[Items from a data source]
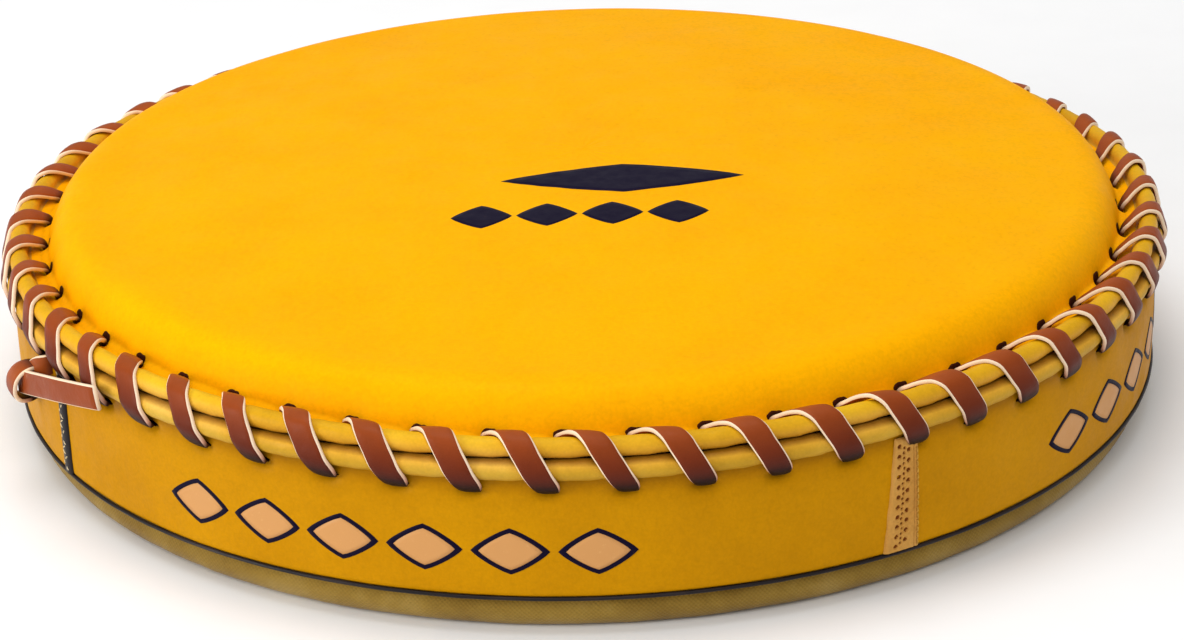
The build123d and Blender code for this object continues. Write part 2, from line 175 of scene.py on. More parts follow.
def mesh_piece(name, verts, faces, materials, picks=None, uvs=None, body="shield"):
    """A smooth mesh from millimetre points. picks gives each face's material, uvs each point's."""
    mesh = bpy.data.meshes.new(name)
    mesh.from_pydata([Vector(v) * MM for v in verts], [], faces)
    for material in materials:
        mesh.materials.append(material)
    if picks:
        mesh.polygons.foreach_set("material_index", picks)
    if uvs:
        layer = mesh.uv_layers.new(name="UVMap")
        for loop in mesh.loops:
            layer.data[loop.index].uv = uvs[loop.vertex_index]
    mesh.polygons.foreach_set("use_smooth", [True] * len(mesh.polygons))
    mesh.update()
    piece = bpy.data.objects.new(name, mesh)
    bpy.context.scene.collection.objects.link(piece)
    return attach(piece, body)


def turned(profile, angles, closed, shape=None):
    """A profile of (radius, height) turned through the angles: points, faces, uvs.

    The profile runs from the middle of the top, outward, down and back in underneath. shape moves
    each point: it takes the angle, the place along the profile, the radius and the height.
    """
    run = [0.0]
    for a, b in zip(profile, profile[1:]):
        run.append(run[-1] + hypot(b[0] - a[0], b[1] - a[1]))
    verts = []
    uvs = []
    for angle in angles:
        for index, (radius, height) in enumerate(profile):
            if shape:
                radius, height = shape(angle, index, radius, height)
            verts.append(rim_point(radius, angle, height))
            uvs.append((radians(angle) * RIM_RADIUS * MM, run[index] * MM))
    deep = len(profile)
    columns = len(angles) if closed else len(angles) - 1
    faces = []
    for column in range(columns):
        here = column * deep
        there = (column + 1) % len(angles) * deep
        for index in range(deep - 1):
            faces.append((here + index, here + index + 1, there + index + 1, there + index))
    return verts, faces, uvs


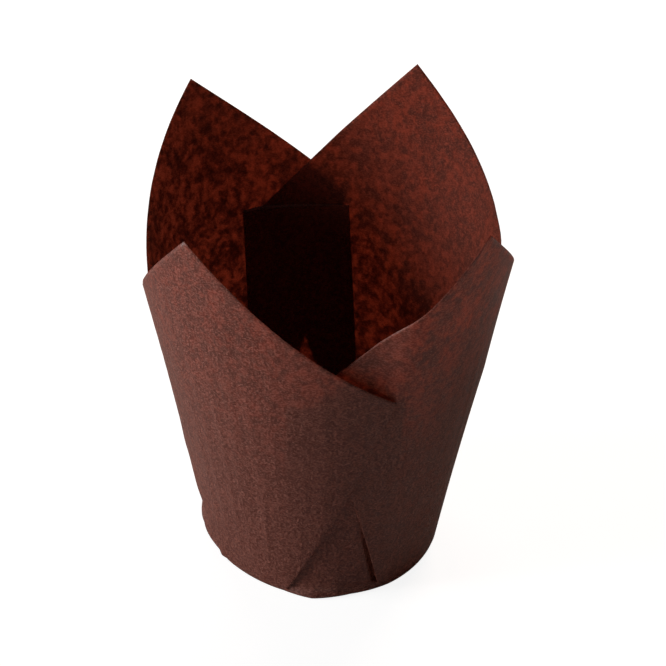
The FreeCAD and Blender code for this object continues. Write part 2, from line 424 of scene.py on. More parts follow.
@dataclass(frozen=True)
class Surface:
    """The wall's shape beyond a plain cone, in millimetres: what pressing and handling left in the paper."""

    sizes: CupSizes
    corners: tuple[float, ...]
    at_foot: Squeeze = Squeeze(0.35, -0.85, 0.65, -1.1, -0.65)
    at_notch: Squeeze = Squeeze(-0.95, 0.1, 0.1, -0.4, -0.3)
    notch_height: float = 60.0
    highest_share: float = 1.4
    flat_share: float = 0.1
    flat_height: float = 22.0
    lip_bearing: float = -103.0
    lip_before: float = 13.0
    lip_after: float = 17.0
    lip_reach: float = 1.1
    lip_height: float = 1.4
    heel_reach: float = 0.45
    heel_height: float = 6.0
    heel_power: int = 6
    dent: DentShape = DentShape()
    flutes: Flutes = Flutes()

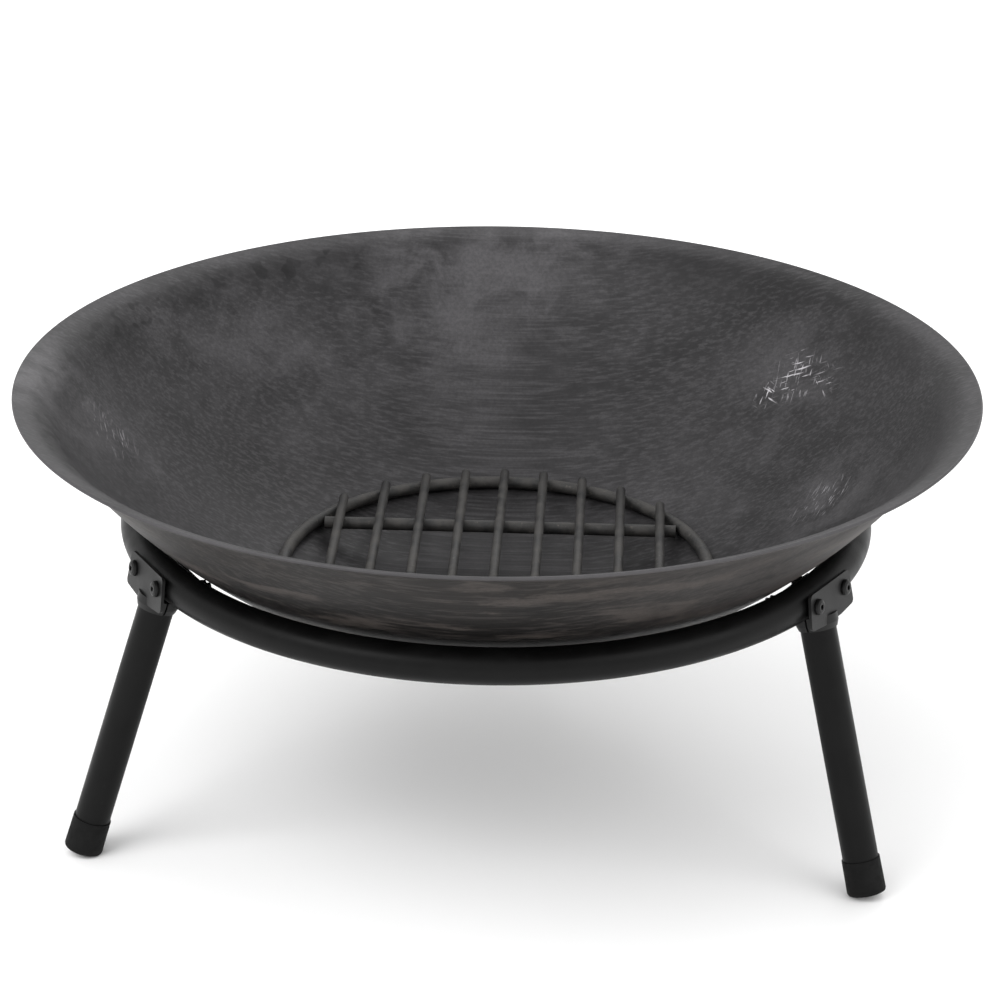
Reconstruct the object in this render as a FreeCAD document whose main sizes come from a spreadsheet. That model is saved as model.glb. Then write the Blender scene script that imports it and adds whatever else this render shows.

### Problem to solve
Return the entries above exactly as they appear.

### Expected answer
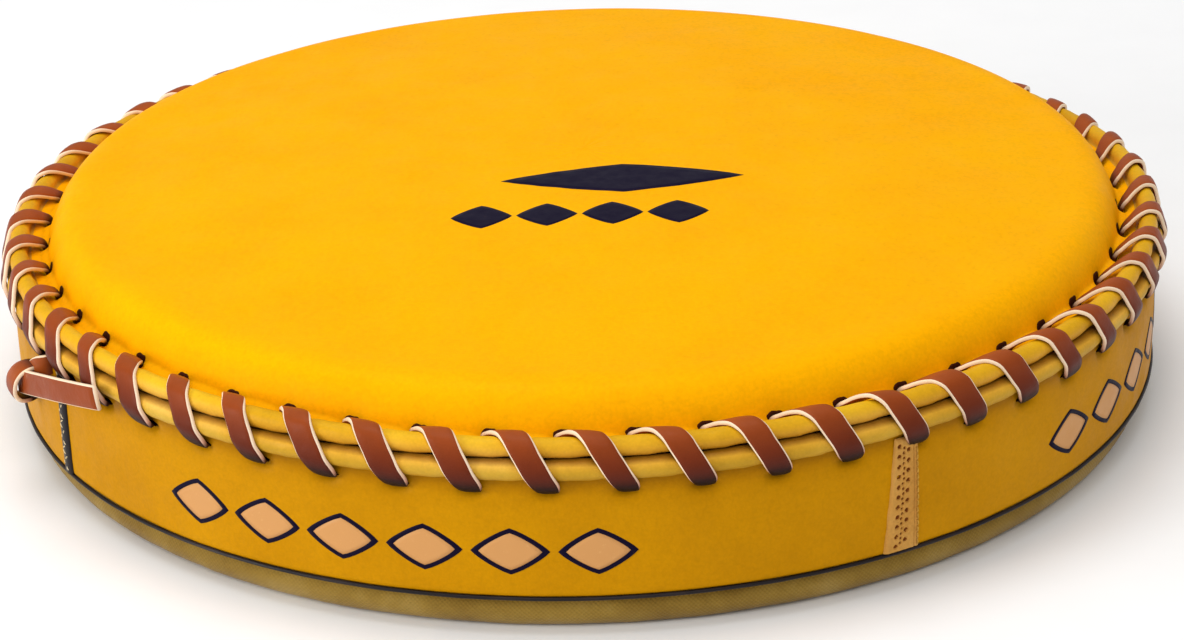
The build123d and Blender code for this object continues. Write part 2, from line 175 of scene.py on. More parts follow.
def mesh_piece(name, verts, faces, materials, picks=None, uvs=None, body="shield"):
    """A smooth mesh from millimetre points. picks gives each face's material, uvs each point's."""
    mesh = bpy.data.meshes.new(name)
    mesh.from_pydata([Vector(v) * MM for v in verts], [], faces)
    for material in materials:
        mesh.materials.append(material)
    if picks:
        mesh.polygons.foreach_set("material_index", picks)
    if uvs:
        layer = mesh.uv_layers.new(name="UVMap")
        for loop in mesh.loops:
            layer.data[loop.index].uv = uvs[loop.vertex_index]
    mesh.polygons.foreach_set("use_smooth", [True] * len(mesh.polygons))
    mesh.update()
    piece = bpy.data.objects.new(name, mesh)
    bpy.context.scene.collection.objects.link(piece)
    return attach(piece, body)


def turned(profile, angles, closed, shape=None):
    """A profile of (radius, height) turned through the angles: points, faces, uvs.

    The profile runs from the middle of the top, outward, down and back in underneath. shape moves
    each point: it takes the angle, the place along the profile, the radius and the height.
    """
    run = [0.0]
    for a, b in zip(profile, profile[1:]):
        run.append(run[-1] + hypot(b[0] - a[0], b[1] - a[1]))
    verts = []
    uvs = []
    for angle in angles:
        for index, (radius, height) in enumerate(profile):
            if shape:
                radius, height = shape(angle, index, radius, height)
            verts.append(rim_point(radius, angle, height))
            uvs.append((radians(angle) * RIM_RADIUS * MM, run[index] * MM))
    deep = len(profile)
    columns = len(angles) if closed else len(angles) - 1
    faces = []
    for column in range(columns):
        here = column * deep
        there = (column + 1) % len(angles) * deep
        for index in range(deep - 1):
            faces.append((here + index, here + index + 1, there + index + 1, there + index))
    return verts, faces, uvs


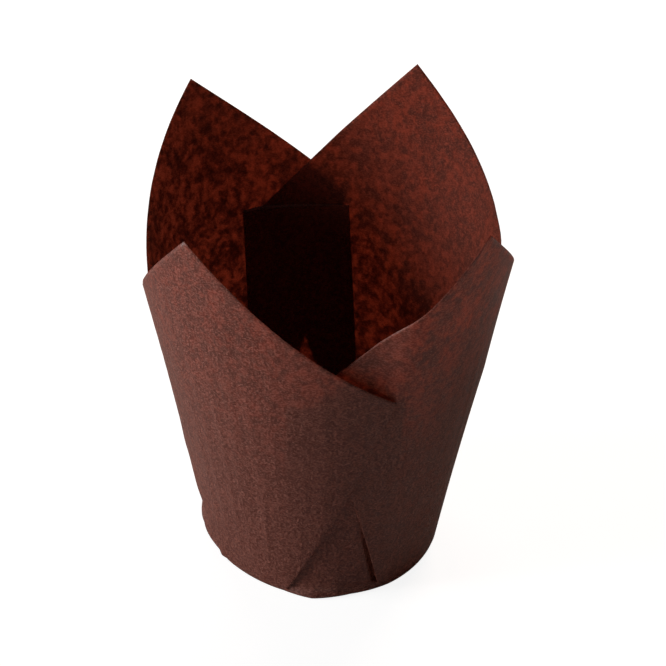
The FreeCAD and Blender code for this object continues. Write part 2, from line 424 of scene.py on. More parts follow.
@dataclass(frozen=True)
class Surface:
    """The wall's shape beyond a plain cone, in millimetres: what pressing and handling left in the paper."""

    sizes: CupSizes
    corners: tuple[float, ...]
    at_foot: Squeeze = Squeeze(0.35, -0.85, 0.65, -1.1, -0.65)
    at_notch: Squeeze = Squeeze(-0.95, 0.1, 0.1, -0.4, -0.3)
    notch_height: float = 60.0
    highest_share: float = 1.4
    flat_share: float = 0.1
    flat_height: float = 22.0
    lip_bearing: float = -103.0
    lip_before: float = 13.0
    lip_after: float = 17.0
    lip_reach: float = 1.1
    lip_height: float = 1.4
    heel_reach: float = 0.45
    heel_height: float = 6.0
    heel_power: int = 6
    dent: DentShape = DentShape()
    flutes: Flutes = Flutes()

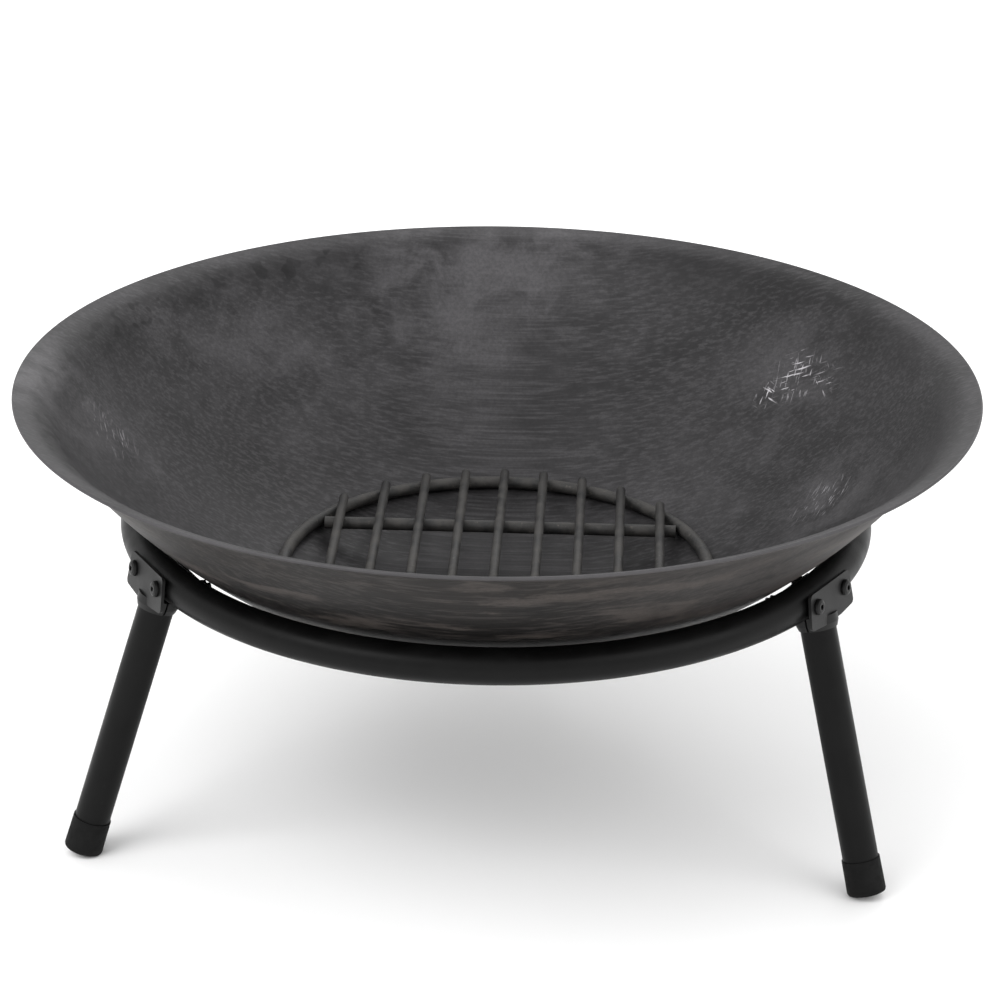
Reconstruct the object in this render as a FreeCAD document whose main sizes come from a spreadsheet. That model is saved as model.glb. Then write the Blender scene script that imports it and adds whatever else this render shows.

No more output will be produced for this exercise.